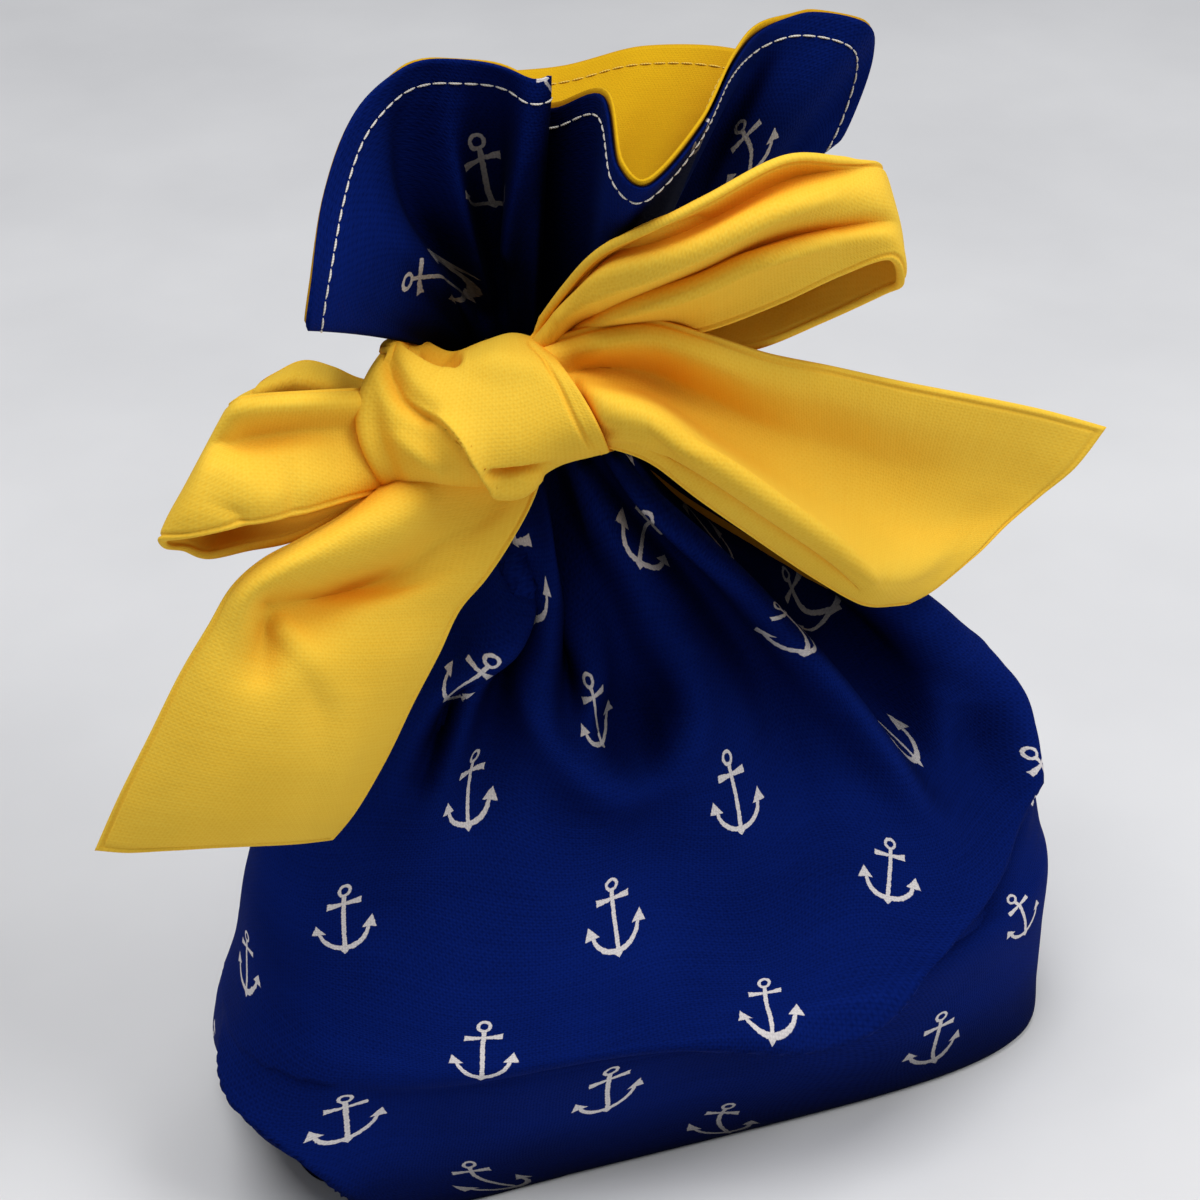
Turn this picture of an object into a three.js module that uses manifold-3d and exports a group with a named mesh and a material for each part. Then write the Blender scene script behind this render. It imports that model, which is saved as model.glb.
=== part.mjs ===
- - - -
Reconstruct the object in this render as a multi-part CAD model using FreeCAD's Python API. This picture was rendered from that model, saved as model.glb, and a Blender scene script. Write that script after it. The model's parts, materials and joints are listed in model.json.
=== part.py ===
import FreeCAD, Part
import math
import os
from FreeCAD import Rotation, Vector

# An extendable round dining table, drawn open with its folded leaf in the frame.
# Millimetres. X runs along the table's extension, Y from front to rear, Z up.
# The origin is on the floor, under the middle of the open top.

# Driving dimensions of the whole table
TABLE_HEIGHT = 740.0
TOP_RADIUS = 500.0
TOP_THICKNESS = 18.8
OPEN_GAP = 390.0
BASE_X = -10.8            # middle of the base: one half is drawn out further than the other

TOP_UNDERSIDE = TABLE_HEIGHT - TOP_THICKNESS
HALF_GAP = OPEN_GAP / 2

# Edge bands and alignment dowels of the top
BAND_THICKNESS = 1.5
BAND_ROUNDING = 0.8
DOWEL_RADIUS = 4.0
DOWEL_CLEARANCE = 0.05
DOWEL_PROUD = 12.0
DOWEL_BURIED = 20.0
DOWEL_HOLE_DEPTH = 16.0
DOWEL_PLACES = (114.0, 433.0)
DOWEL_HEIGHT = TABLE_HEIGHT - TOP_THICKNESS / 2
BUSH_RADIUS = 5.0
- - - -
**Exercise:**
Each line above that includes "with" should be shown.

**Exercise solution:**
Turn this picture of an object into a three.js module that uses manifold-3d and exports a group with a named mesh and a material for each part. Then write the Blender scene script behind this render. It imports that model, which is saved as model.glb.
# An extendable round dining table, drawn open with its folded leaf in the frame.